[ECCV 2022] Domain Randomization-Enhanced Depth Simulation and Restoration for Perceiving and Grasping Specular and Transparent Objects

Commercial depth sensors usually generate noisy and missing depths, especially on specular and transparent objects, which poses critical issues to downstream depth or point cloud-based tasks. To mitigate this problem, we propose a powerful RGBD fusion network, SwinDRNet, for depth restoration. We further propose Domain Randomization-Enhanced Depth Simulation (DREDS) approach to simulate an active stereo depth system using physically based rendering and generate a large-scale synthetic dataset that contains 130K photorealistic RGB images along with their simulated depths carrying realistic sensor noises.

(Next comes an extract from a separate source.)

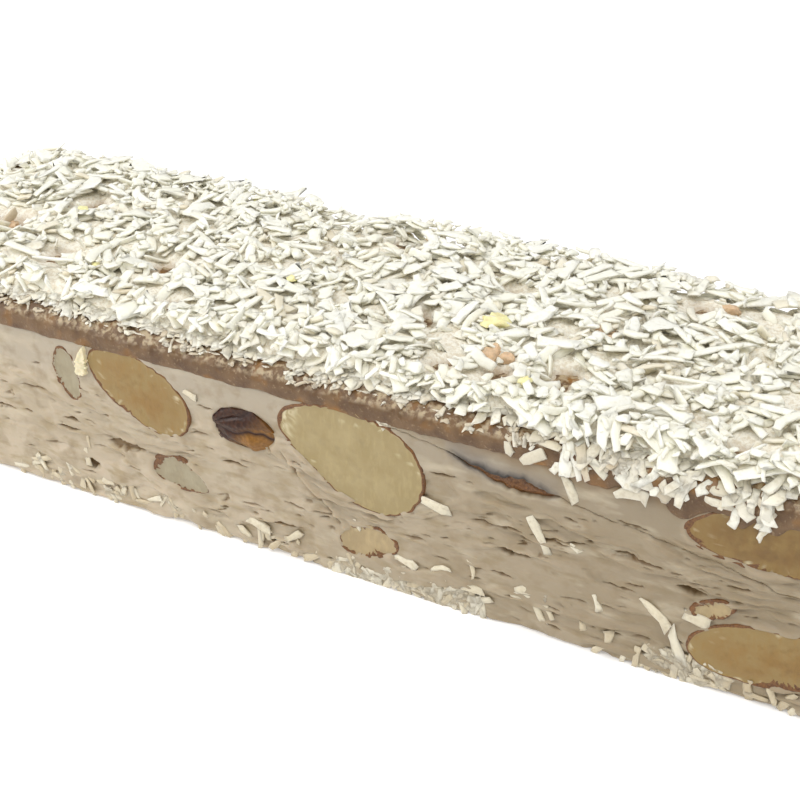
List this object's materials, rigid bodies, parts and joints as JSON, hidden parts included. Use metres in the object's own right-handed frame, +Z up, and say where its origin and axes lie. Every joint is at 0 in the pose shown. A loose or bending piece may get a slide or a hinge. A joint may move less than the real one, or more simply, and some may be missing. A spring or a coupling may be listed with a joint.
{
  "type": "nougat bar",
  "caption": "Bar of soft almond nougat cut square on its sides, with a thin caramel layer and a thick coat of shredded coconut on top.",
  "frame": {"origin": "middle of the bar's flat base", "axes": "+X along the bar, +Y across it towards the far side, +Z up; the long side seen in the picture faces -Y"},
  "size_m": [0.1523, 0.0426, 0.0301],
  "materials": {
    "nougat": "soft, satin",
    "caramel": "sticky, satin",
    "coconut": "dry shreds",
    "almond": "cut, satin",
    "raisin": "moist"
  },
  "bodies": {
    "root": {"nougat": "nougat", "caramel_layer": "caramel", "coconut_coat": "coconut", "almond_front_sliver": "almond", "almond_front_chip": "almond", "almond_front_golden": "almond", "almond_front_low_left": "almond", "almond_front_whole": "almond", "almond_front_low_middle": "almond", "almond_front_slit": "almond", "almond_front_right_top": "almond", "almond_front_ring": "almond", "almond_front_right_low": "almond", "almond_front_left_low": "almond", "almond_front_left_top": "almond", "almond_back_1": "almond", "almond_back_2": "almond", "almond_back_3": "almond", "almond_back_4": "almond", "almond_back_5": "almond", "almond_back_6": "almond", "almond_back_7": "almond", "almond_back_8": "almond", "almond_back_9": "almond", "almond_left_1": "almond", "almond_left_2": "almond", "almond_left_3": "almond", "almond_right_1": "almond", "almond_right_2": "almond", "almond_right_3": "almond", "raisin_front": "raisin"}
  },
  "joints": []
}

To evaluate depth restoration methods, we also curate a real-world dataset, namely STD, that captures 30 cluttered scenes composed of 50 objects with different materials from specular, transparent, to diffuse. Experiments demonstrate that the proposed DREDS dataset bridges the sim-to-real domain gap such that, trained on DREDS, our SwinDRNet can seamlessly generalize to other real depth datasets, e.g. ClearGrasp, and outperform the competing methods on depth restoration with a real-time speed. We further show that our depth restoration effectively boosts the performance of downstream tasks, including category-level pose estimation and grasping tasks.






European Conference on Computer Vision (ECCV) is the top European conference in the image analysis area. ECCV, along with CVPR and ICCV, are regarded as the top conferences in the field of computer vision. ECCV is held biennially. Due to concerns about COVID-19, ECCV 2022 will be hosted online from October 23rd to October 27th, 2022.